Le plus affligeant dans cette histoire c’est de trouver des soi disant démocrates soutenir fermement les putschistes dans leur basse besogne.
L’Armée ne doit pas maintenir une épée de Damoclès au dessus de la tête du jeu politique et ne doit pas jouer le censeur de la vie politique. Ce n’est pas là son rôle.
Pour ce qui est du Zimbabwé avec Robert Mugabé, nous sommes dans le cas d’espèce d’un pouvoir despotique ou les règles élémentaires de droit sont à la merci de la volonté d’un seul homme qui fait la pluie et le beau temps. Cela fait maintenant presque un an que le monde entier est suspendu aux péripéties pré et post électorales d’un pays. On va de négociations en négociations sans trouver un accord définitif.

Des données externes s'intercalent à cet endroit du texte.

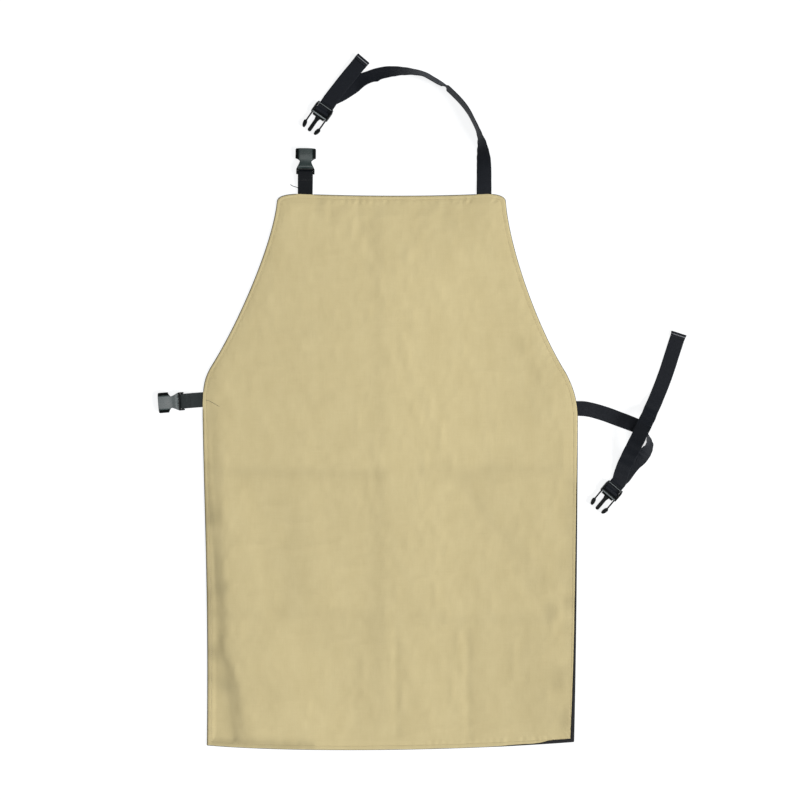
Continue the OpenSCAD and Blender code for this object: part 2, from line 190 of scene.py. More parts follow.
def tube_faces(rings, sides):
    """The faces of a closed tube whose vertices go ring by ring."""
    faces = [tuple(range(sides))[::-1], tuple(range((rings - 1) * sides, rings * sides))]
    for i in range(rings - 1):
        for j in range(sides):
            a, b = i * sides + j, i * sides + (j + 1) % sides
            faces.append((a, b, b + sides, a + sides))
    return faces


def new_object(name, verts, faces, material, uv=None):
    """A smooth-shaded mesh object from vertices in millimetres, with one material."""
    mesh = bpy.data.meshes.new(name)
    mesh.from_pydata((np.asarray(verts) * MM).tolist(), [], faces)
    if uv is not None:
        layer = mesh.uv_layers.new(name="UVMap")
        corner = np.zeros(len(mesh.loops), np.int32)
        mesh.loops.foreach_get("vertex_index", corner)
        layer.data.foreach_set("uv", (np.asarray(uv) * MM)[corner].ravel().astype(np.float32))
    mesh.polygons.foreach_set("use_smooth", [True] * len(mesh.polygons))
    mesh.materials.append(material)
    mesh.update()
    obj = bpy.data.objects.new(name, mesh)
    bpy.context.scene.collection.objects.link(obj)
    return obj


def bake_modifiers(obj):
    """Applies an object's modifiers to its mesh."""
    bpy.context.view_layer.update()
    shown = obj.evaluated_get(bpy.context.evaluated_depsgraph_get())
    mesh = bpy.data.meshes.new_from_object(shown)
    old = obj.data
    obj.modifiers.clear()
    obj.data = mesh
    mesh.name = old.name
    bpy.data.meshes.remove(old)


# ---------------------------------------------------------------- materials
class Look:
    """A material under construction: short names for the few shader nodes used here."""

    def __init__(self, name, roughness, specular=0.5, sheen=0.0):
        self.material = bpy.data.materials.new(name)
        self.material.use_nodes = True
        self.tree = self.material.node_tree
        self.shader = self.tree.nodes["Principled BSDF"]
        self.shader.inputs["Roughness"].default_value = roughness
        self.shader.inputs["Specular IOR Level"].default_value = specular
        self.shader.inputs["Sheen Weight"].default_value = sheen
        self.shader.inputs["Sheen Roughness"].default_value = 0.5

    def link(self, value, socket):
        if isinstance(value, bpy.types.NodeSocket):
            self.tree.links.new(value, socket)
        else:
            socket.default_value = value

    def place(self, kind):
        return self.tree.nodes.new("ShaderNodeTexCoord").outputs[kind]

    def stretched(self, vector, scale):
        node = self.tree.nodes.new("ShaderNodeMapping")
        self.link(vector, node.inputs["Vector"])
        node.inputs["Scale"].default_value = scale
        return node.outputs["Vector"]

    def noise(self, vector, scale, detail=3.0, rough=0.5):
        node = self.tree.nodes.new("ShaderNodeTexNoise")
        self.link(vector, node.inputs["Vector"])
        node.inputs["Scale"].default_value = scale
        node.inputs["Detail"].default_value = detail
        node.inputs["Roughness"].default_value = rough
        return node.outputs["Fac"]

    def parts(self, vector):
        node = self.tree.nodes.new("ShaderNodeSeparateXYZ")
        self.link(vector, node.inputs["Vector"])
        return node.outputs

    def math(self, operation, a, b=0.0, c=0.0):
        node = self.tree.nodes.new("ShaderNodeMath")
        node.operation = operation
        for value, socket in zip((a, b, c), node.inputs):
            self.link(value, socket)
        return node.outputs["Value"]

    def ramp(self, fac, low, high, start=0.0, end=1.0):
        node = self.tree.nodes.new("ShaderNodeMapRange")
        self.link(fac, node.inputs["Value"])
        node.inputs["From Min"].default_value = start
        node.inputs["From Max"].default_value = end
        node.inputs["To Min"].default_value = low
        node.inputs["To Max"].default_value = high
        return node.outputs["Result"]

    def mix(self, fac, a, b):
        node = self.tree.nodes.new("ShaderNodeMix")
        node.data_type = "RGBA"
        self.link(fac, node.inputs[0])
        self.link((*a, 1.0) if isinstance(a, tuple) else a, node.inputs[6])
        self.link((*b, 1.0) if isinstance(b, tuple) else b, node.inputs[7])
        return node.outputs[2]

    def toned(self, colour, attribute):
        """A colour made lighter or darker by a share that the mesh carries."""
        share = self.tree.nodes.new("ShaderNodeAttribute")
        share.attribute_name = attribute
        node = self.tree.nodes.new("ShaderNodeVectorMath")
        node.operation = "SCALE"
        self.link(colour, node.inputs["Vector"])
        self.link(self.math("ADD", share.outputs["Fac"], 1.0), node.inputs["Scale"])
        return node.outputs["Vector"]

    def bump(self, height, depth, strength=1.0, after=None):
        node = self.tree.nodes.new("ShaderNodeBump")
        self.link(height, node.inputs["Height"])
        node.inputs["Distance"].default_value = depth
        node.inputs["Strength"].default_value = strength
        if after is not None:
            self.link(after, node.inputs["Normal"])
        return node.outputs["Normal"]

    def finish(self, colour=None, normal=None, roughness=None):
        if colour is not None:
            value = (*colour, 1.0) if isinstance(colour, tuple) else colour
            self.link(value, self.shader.inputs["Base Color"])
        if normal is not None:
            self.link(normal, self.shader.inputs["Normal"])
        if roughness is not None:
            self.link(roughness, self.shader.inputs["Roughness"])
        return self.material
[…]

Tant que les acteurs ne seront pas convaincus de la nécessité de sortir leur pays du bourbier dans lequel il se trouve rien ne marchera.

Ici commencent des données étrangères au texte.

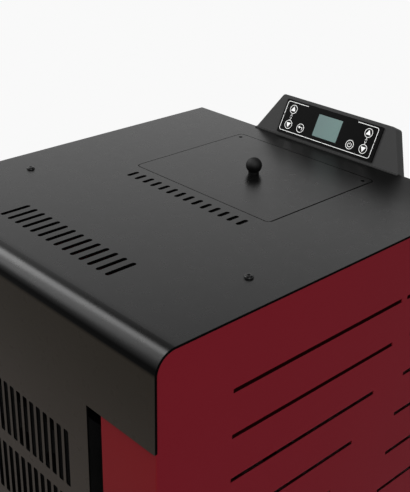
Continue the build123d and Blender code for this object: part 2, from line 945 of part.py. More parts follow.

Morgan Tzvangirai, suite aux élections législatives gagnées de haute lutte, malgré des intimidations de toutes sortes, est en droit de former un gouvernement et d’avoir les coudées franches pour diriger ce pays.

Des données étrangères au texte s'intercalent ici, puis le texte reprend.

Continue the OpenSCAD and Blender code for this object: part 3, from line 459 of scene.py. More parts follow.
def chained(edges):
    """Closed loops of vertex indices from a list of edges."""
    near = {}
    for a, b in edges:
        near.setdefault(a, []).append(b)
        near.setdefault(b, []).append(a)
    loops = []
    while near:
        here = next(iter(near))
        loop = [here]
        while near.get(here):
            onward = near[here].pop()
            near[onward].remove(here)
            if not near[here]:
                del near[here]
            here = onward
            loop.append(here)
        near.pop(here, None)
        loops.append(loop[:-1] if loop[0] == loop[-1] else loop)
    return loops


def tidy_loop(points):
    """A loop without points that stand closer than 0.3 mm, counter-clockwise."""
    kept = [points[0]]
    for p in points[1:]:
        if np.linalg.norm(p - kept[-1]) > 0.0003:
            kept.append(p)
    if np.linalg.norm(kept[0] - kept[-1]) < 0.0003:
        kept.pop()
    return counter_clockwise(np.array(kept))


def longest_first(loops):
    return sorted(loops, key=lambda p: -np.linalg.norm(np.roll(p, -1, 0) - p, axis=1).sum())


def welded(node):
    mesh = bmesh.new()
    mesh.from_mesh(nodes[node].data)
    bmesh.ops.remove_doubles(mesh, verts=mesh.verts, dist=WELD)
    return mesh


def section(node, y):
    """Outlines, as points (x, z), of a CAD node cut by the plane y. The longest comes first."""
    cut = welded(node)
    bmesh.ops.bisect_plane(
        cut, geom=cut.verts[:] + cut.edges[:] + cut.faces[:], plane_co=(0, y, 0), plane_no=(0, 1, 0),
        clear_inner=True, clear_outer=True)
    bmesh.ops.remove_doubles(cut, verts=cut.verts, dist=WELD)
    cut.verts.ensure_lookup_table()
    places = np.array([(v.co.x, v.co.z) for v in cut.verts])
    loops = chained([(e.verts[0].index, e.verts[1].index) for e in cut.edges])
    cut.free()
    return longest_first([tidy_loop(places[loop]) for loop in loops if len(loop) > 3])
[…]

Après ce qui précède, l’on peut aisément se rendre compte de l’interaction entre les principes d’un Etat de droit, basé sur la séparation des pouvoirs entre le législatif, l’exécutif et le judiciaire, ceux de la bonne gouvernance et ceux relatifs à la démocratie.
Toutes choses étant égales par ailleurs, les uns ne vont pas sans les autres et il est inconcevable pour tout Etat qui se veut moderne et efficient de s’en passer.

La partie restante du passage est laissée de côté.